The behavior you describe is documented and is not a bug; see:

https://www.gnu.org/software/grep/manual/html_node/Problematic-Expressions.html

and look for "In an extended regular expression, unescaped ‘{’ that does not begin a valid interval expression."

Here are some more details about this portability issue.

On 2025-10-01 06:35, Bob Peraino wrote:

^1{2,3]2$

Because this ERE has an unmatched brace, POSIX says that grep produces undefined results for it; see <https://pubs.opengroup.org/onlinepubs/9799919799/basedefs/V1_chap09.html#tag_09_04_03>, which talks about what happens "If a <left-brace> is not part of a valid interval expression".

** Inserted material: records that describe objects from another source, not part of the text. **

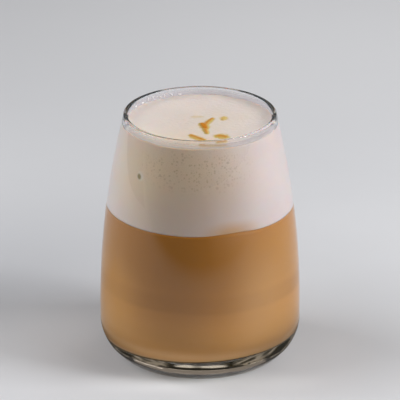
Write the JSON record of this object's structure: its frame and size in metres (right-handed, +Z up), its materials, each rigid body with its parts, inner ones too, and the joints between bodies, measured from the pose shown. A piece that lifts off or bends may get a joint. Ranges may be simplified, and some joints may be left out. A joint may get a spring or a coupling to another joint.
{
  "type": "latte in a glass tumbler",
  "caption": "Latte in a rounded clear glass tumbler: milky coffee below, a deep layer of milk foam with syrup marks above.",
  "frame": {"origin": "centre of the ring that the glass stands on", "axes": "+Z up along the glass, -Y towards the drinker, +X to the drinker's right"},
  "size_m": [0.0868, 0.0868, 0.11],
  "materials": {
    "clear_glass": "polished clear",
    "milky_coffee": "opaque brown liquid, smooth",
    "milk_foam": "soft fine foam"
  },
  "bodies": {
    "root": {"tumbler": "clear_glass", "coffee": "milky_coffee", "milk_foam": "milk_foam"}
  },
  "joints": []
}
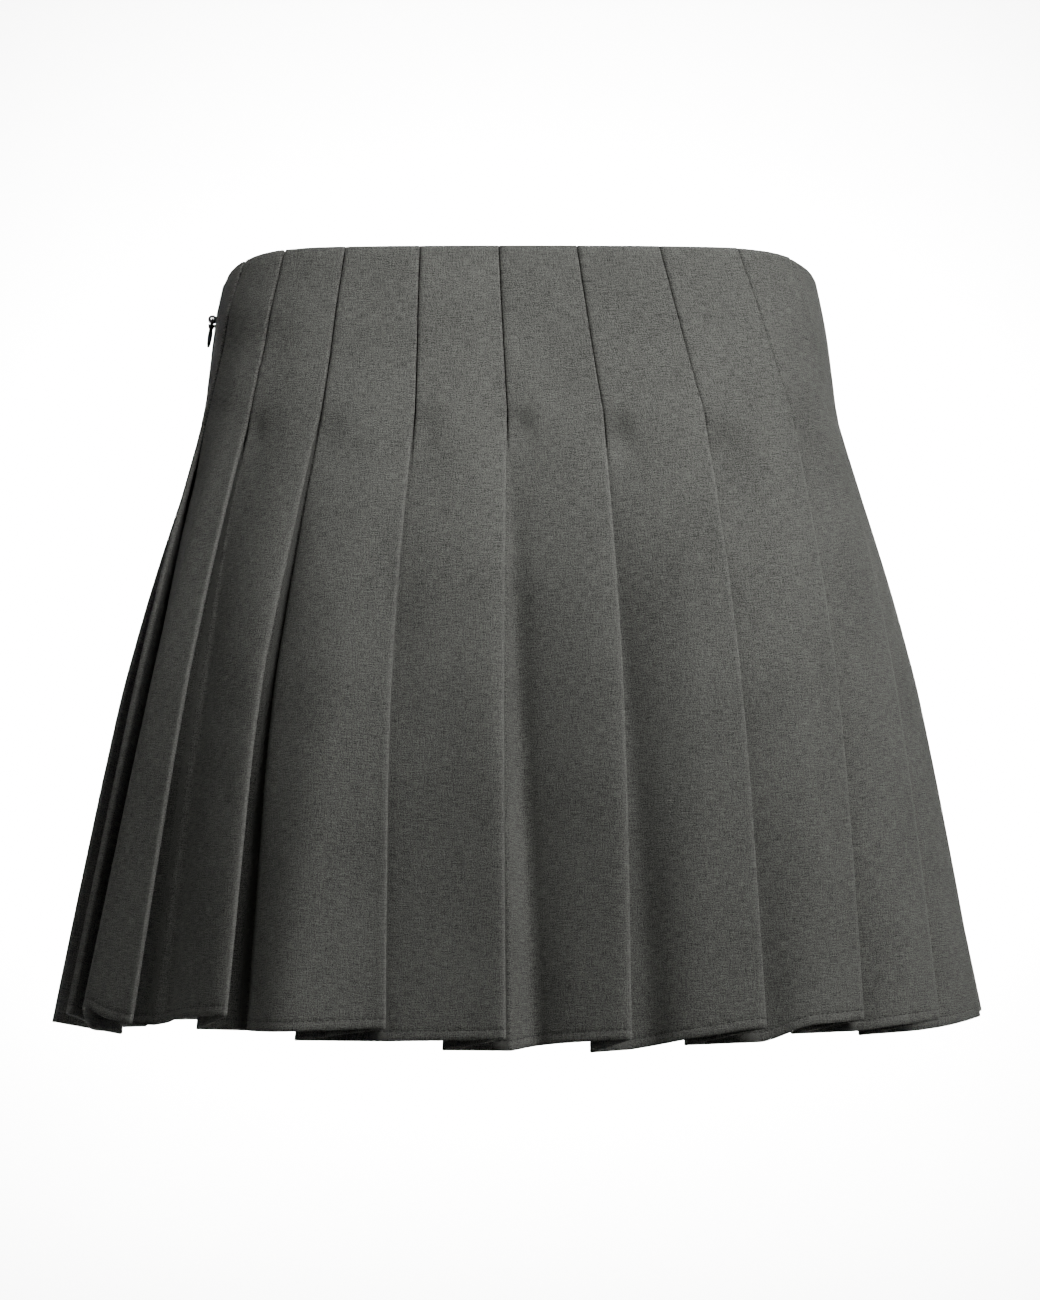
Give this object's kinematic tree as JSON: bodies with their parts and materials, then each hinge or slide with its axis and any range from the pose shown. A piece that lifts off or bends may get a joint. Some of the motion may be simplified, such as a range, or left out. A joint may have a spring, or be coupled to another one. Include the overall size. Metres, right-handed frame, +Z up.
{
  "type": "pleated mini skirt",
  "caption": "Worn-shape knife-pleated mini skirt, sewn flat over the hips and loose to the hem, with a concealed side zip and hinged pull tab.",
  "frame": {"origin": "centre of the waist opening, at the height of the waist edge over the side seams", "axes": "+Z up, +X the wearer's left (the side with the zip), -Y the front"},
  "size_m": [0.4438, 0.3248, 0.369],
  "materials": {
    "wool_cloth": "fine plain-woven worsted wool, heathered charcoal grey, matt with a faint nap",
    "zip_tape": "knitted polyester zip tape, dark grey",
    "zip_metal": "dark grey enamel on a zinc casting, satin"
  },
  "bodies": {
    "skirt": {"back_panel": "wool_cloth", "front_panel": "wool_cloth", "zip_tape_back": "zip_tape", "zip_tape_front": "zip_tape", "zip_slider": "zip_metal"},
    "pull_tab": {"zip_pull": "zip_metal"}
  },
  "joints": [
    {"name": "pull_hinge", "type": "hinge", "parent": "skirt", "child": "pull_tab", "pos_m": [0.14616, 0.00128, -0.01195], "axis": [-0.0424, -0.9848, 0.1687], "range_deg": [0, 150]}
  ]
}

The Mac version of grep (AT&T origin) properly flags this:

  % egrep '^1{2,3]2$'
egrep: invalid repetition count(s)

Although the macOS behavior conforms to POSIX, I don't think it is AT&T origin. Traditional egrep behaves like GNU grep -E. You can see this, for example, in Solaris 10 egrep, which is closer to the AT&T tradition than macOS egrep is. The traditional behavior also conforms to POSIX since POSIX says grep can do whatever it likes.

Traditional egrep and GNU grep -E are more likely to do the intended thing when a user mistakenly thinks that '{' is an ordinary character. macOS egrep diagnoses this use of an unportable ERE that could well be a typo. Neither approach strictly dominates the other.